In replication studies, Ms. Rawson found that students would give up early on effective study strategies, such as spacing out study sessions, because they did not see them as helpful.
Bigger Isn’t Better
The stability bias works both ways: Not only do students give too little credit to effective study strategies that feel more difficult, but they can give more weight to ineffective strategies that make content feel easier to learn.
In the Psychological Science study, Mr. Kornell and researchers from Colorado State University in Fort Collins, Kent State, and the University of California, Los Angeles, asked online participants to predict how easily they would remember vocabulary words after studying them once or multiple times. Some of the words were presented in the standard font size, while others were shown four times larger—something that makes the text feel easier to process but prior research shows does not improve memory. In addition, for some words, participants were told they would be allowed to study more than once.
The participants all predicted that studying the words in larger font would help them remember more than studying them multiple times.
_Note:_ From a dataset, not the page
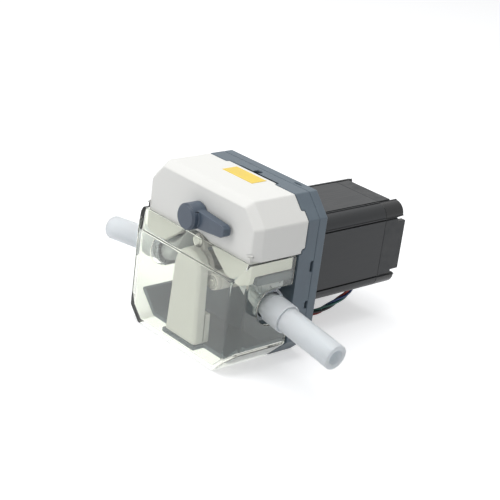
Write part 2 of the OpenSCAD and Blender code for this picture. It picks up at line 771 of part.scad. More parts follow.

In fact, studying even once more improved word recall, while increased font size did not.
“For a teacher trying to design an assignment, the ideal thing is to put your students in a situation where they are challenged,” Mr. Kornell said. “You want them to eventually feel something is easy to process, but only because they’ve worked through it.”
Robert A. Bjork, the director of the Learning and Forgetting Lab at UCLA, calls this sort of challenge “desirable difficulties.” The more students have to exert their mental muscles to learn a concept or recall an idea, the stronger their memory and learning will become. Mr. Whitehurst cautioned, however, that researchers need to look at how students learn and remember in real classrooms. Word lists, as were used in Mr. Kornell’s and Ms. Rawson’s experiments, represent “a pretty artificial task that is far removed from actual learning in the classroom,” he added.
Mr. Kornell warned, also, that challenging students “leads to a lot more errors and makes people feel they are doing worse.”